Wave equation between 0 and L

\[ \dfrac{\partial^2 u(x)}{\partial x^2} + \left( \dfrac{8\pi^2m E}{h^2} \right) u(x)= 0 \]

with these boundary conditions:

\[u(0)= u(L) = 0 \]

This is a particle in a box. Use the Dead French Mathematician method.

\[u(x) = A \sin kx + B \cos kx\]

First Boundary condition \(u(0) = 0\) means that B must equal zero.

Second Boundary condition \(u(L) = 0\) means that \(kL = nπ\) since \(A \sin(kL) = 0\) thus

\[k = \dfrac{nπ}{L}\]

Additionally from solving the differential equation we get \(k^2 = \dfrac{8π^2mE}{h^2}\) we can combine the two equations to eliminate k.

\[ \dfrac{8π^2mE}{h^2} = \dfrac{n^2π^2}{L^2}\]

Then solving for \(E\) to get

\[E = \dfrac{n^2h^2}{8mL^2} \]

The energy is quantized because E can only take certain values given by n = 1, 2, 3, 4, …

Q2.11

The total energy is the sum of the Kinetic and Potential energies (E = T + V). The exponential form of the solution to the wave equation is:

\[ \Psi = a e^{2\pi i x / \lambda} e^{-2\pi i \nu t} \]

And the de Broglie relation is:

\[\lambda = \dfrac{h}{mv} = \dfrac{h}{p} \]

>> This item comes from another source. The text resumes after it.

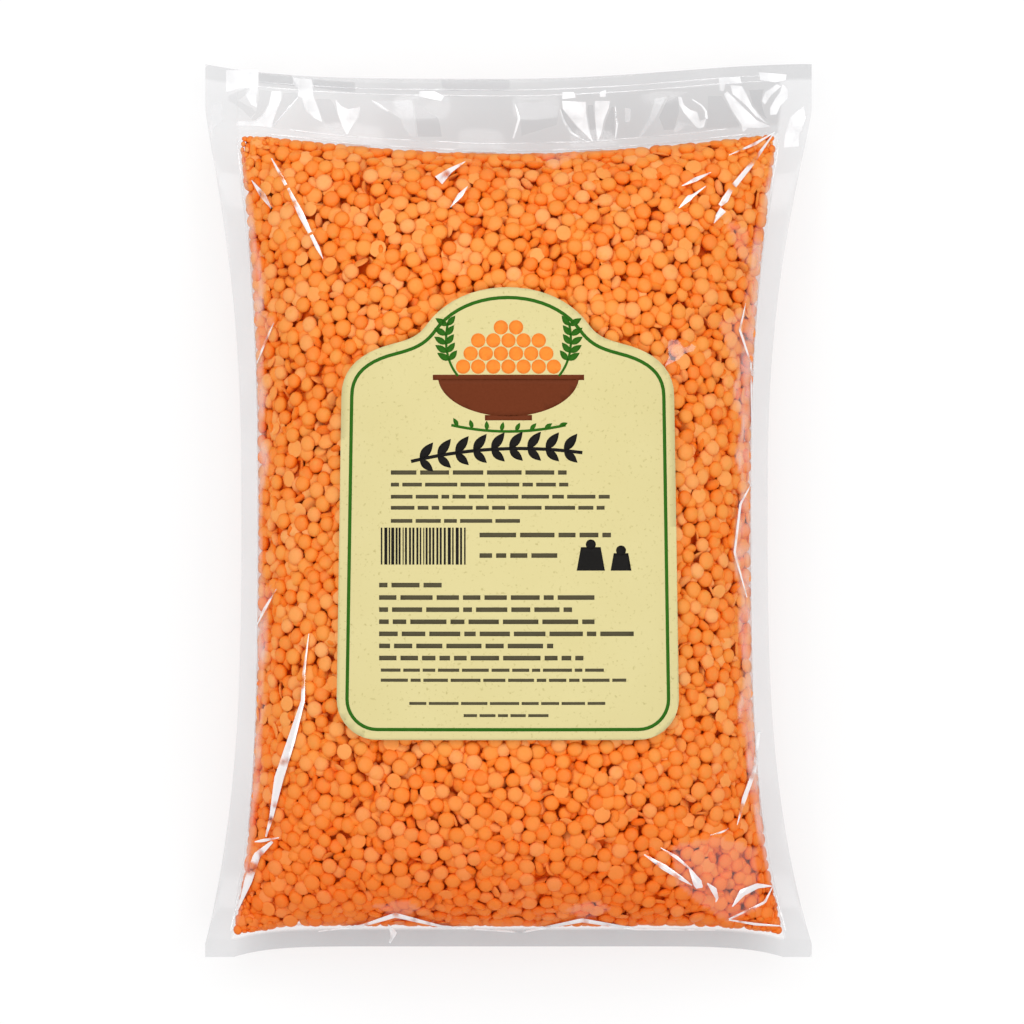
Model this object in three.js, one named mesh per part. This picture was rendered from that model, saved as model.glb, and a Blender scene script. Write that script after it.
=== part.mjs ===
// A clear film pouch of red lentils, lying on its back with its paper label up.
// Millimetres: X across the pouch, Y from the bottom seal to the top seal, Z up from the surface it lies on.
// The empty pouch is a flat rectangle of two films. Film coordinates a and b are places on that rectangle,
// and the functions below say where each place ends up once the pouch is full.
import * as THREE from 'three';

// The empty pouch, laid flat
const POUCH_WIDTH = 182;
const POUCH_LENGTH = 268;
const SIDE_SEAL = 9;
const BOTTOM_SEAL = 6;
const TOP_SEAL = 5;
const HEADER = 20.1; // film above the lentils, with the top seal
const MARGIN_THICKNESS = 0.8; // both films where they meet

// How far filling draws each edge, and the line where the lentils end, inwards at its middle
const LEFT = { edge: 10.8, fill: 6.8 };
const RIGHT = { edge: 13.2, fill: 9.3 };
const TOP = { edge: 4.5, fill: 6.6 };
const BOTTOM = { edge: 3.4, fill: 3.1 };
const FLARE = 2.4; // how far the lentils spread into each bottom corner

// How gently each draw fades out towards the corners, as the exponent of a power of the distance
const SIDE_FADE = { up: 2.6, upAgain: 1.25, down: 3 };
const TOP_EDGE_FADE = { left: { once: 4, again: 1 }, right: { once: 2, again: 2 } };
const BOTTOM_FADE = 8;
const TOP_FADE = { once: 2, again: 1.5 };
const FLARE_FADE = 6;
const UP_END = 0.9; // where the side draw ends, as a share of half the pouch's length
const DOWN_END = 0.97;
const BOTTOM_END = 0.88; // the same for the bottom draw and half the pouch's width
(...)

To rewrite the generalized 1D time-dependent wave equation in terms of total energy we need to replace the wavelength using de Broglie.

\[T = \dfrac{p^2}{2m} \]

\[p = \sqrt{2mT} \]

\[\lambda = \dfrac{h}{\sqrt{2mT}}\]

\[T=E-V\]

Finally

\[\lambda = \dfrac{h}{\sqrt{2m(E-V)}} \]

The wavefunction is written

\[ \Psi = a e^{\dfrac{i 2\pi xh}{\sqrt{2m(E-V)}}} e^{-2\pi i \nu t} \]

So now lets examine what happens in 2 cases

If \(E > V\) then \(\sqrt{2m(E-V)}\) is positive and

\[ \Psi = a e^{i K x} e^{-2\pi i \nu t} \]

Which is an oscillating function over time. It looks like sine or cosine wave.

If \(E < V\) then \(\sqrt{2m(E-V)}\) is negative and

\[ \Psi = a e^{i^2 K x} e^{-2\pi i \nu t} \]

Where \(i^2 = -1\) then we have

\[ \Psi = a e^{-K x} e^{-2\pi i \nu t} \]

which is a decaying exponential over time.